Each record must be reproduced exactly as it is shown.

-- start of Supplied entries --

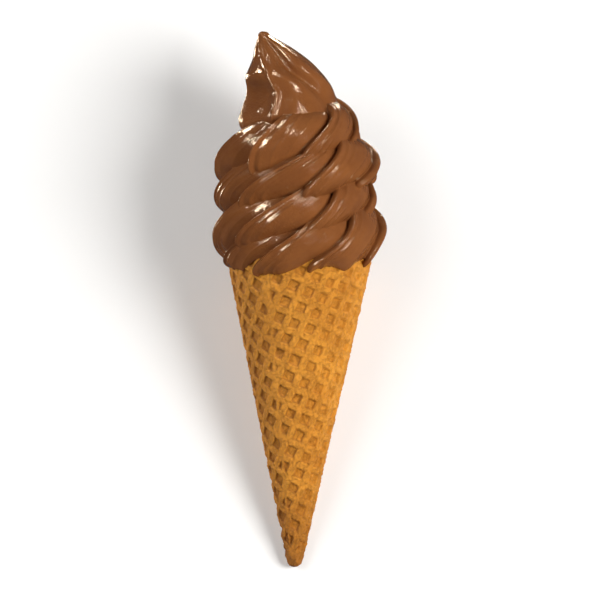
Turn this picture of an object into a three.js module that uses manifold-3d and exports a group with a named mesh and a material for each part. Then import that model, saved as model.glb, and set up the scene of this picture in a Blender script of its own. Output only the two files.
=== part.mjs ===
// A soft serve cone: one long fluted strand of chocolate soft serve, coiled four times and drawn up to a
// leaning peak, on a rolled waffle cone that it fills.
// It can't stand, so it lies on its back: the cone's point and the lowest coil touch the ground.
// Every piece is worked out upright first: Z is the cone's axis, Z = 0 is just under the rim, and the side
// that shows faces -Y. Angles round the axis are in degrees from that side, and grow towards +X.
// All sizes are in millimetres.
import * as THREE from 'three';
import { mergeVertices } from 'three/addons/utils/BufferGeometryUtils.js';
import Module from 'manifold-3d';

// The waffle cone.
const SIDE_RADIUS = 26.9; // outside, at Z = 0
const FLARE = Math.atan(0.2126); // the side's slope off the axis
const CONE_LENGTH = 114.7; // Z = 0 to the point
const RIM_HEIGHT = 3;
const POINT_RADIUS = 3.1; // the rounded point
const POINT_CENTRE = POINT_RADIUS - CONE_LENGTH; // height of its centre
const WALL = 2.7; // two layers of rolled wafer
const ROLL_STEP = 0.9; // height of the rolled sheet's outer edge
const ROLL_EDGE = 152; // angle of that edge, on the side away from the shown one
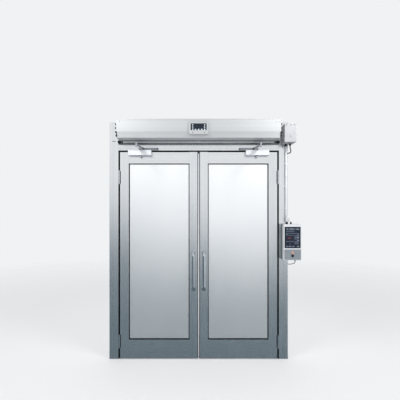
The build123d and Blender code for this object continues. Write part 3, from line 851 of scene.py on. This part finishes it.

-- end of Supplied entries --

Exercise result:
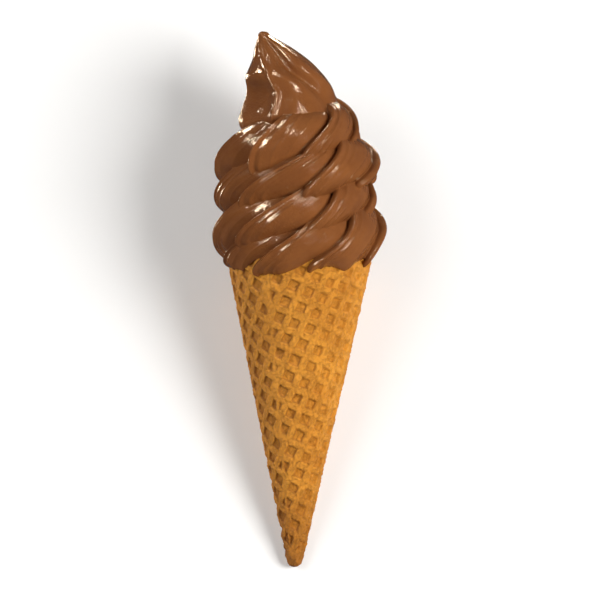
Turn this picture of an object into a three.js module that uses manifold-3d and exports a group with a named mesh and a material for each part. Then import that model, saved as model.glb, and set up the scene of this picture in a Blender script of its own. Output only the two files.
=== part.mjs ===
// A soft serve cone: one long fluted strand of chocolate soft serve, coiled four times and drawn up to a
// leaning peak, on a rolled waffle cone that it fills.
// It can't stand, so it lies on its back: the cone's point and the lowest coil touch the ground.
// Every piece is worked out upright first: Z is the cone's axis, Z = 0 is just under the rim, and the side
// that shows faces -Y. Angles round the axis are in degrees from that side, and grow towards +X.
// All sizes are in millimetres.
import * as THREE from 'three';
import { mergeVertices } from 'three/addons/utils/BufferGeometryUtils.js';
import Module from 'manifold-3d';

// The waffle cone.
const SIDE_RADIUS = 26.9; // outside, at Z = 0
const FLARE = Math.atan(0.2126); // the side's slope off the axis
const CONE_LENGTH = 114.7; // Z = 0 to the point
const RIM_HEIGHT = 3;
const POINT_RADIUS = 3.1; // the rounded point
const POINT_CENTRE = POINT_RADIUS - CONE_LENGTH; // height of its centre
const WALL = 2.7; // two layers of rolled wafer
const ROLL_STEP = 0.9; // height of the rolled sheet's outer edge
const ROLL_EDGE = 152; // angle of that edge, on the side away from the shown one
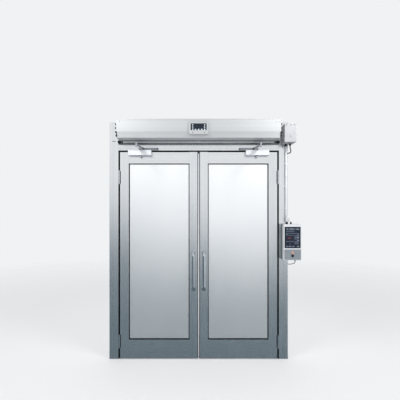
The build123d and Blender code for this object continues. Write part 3, from line 851 of scene.py on. This part finishes it.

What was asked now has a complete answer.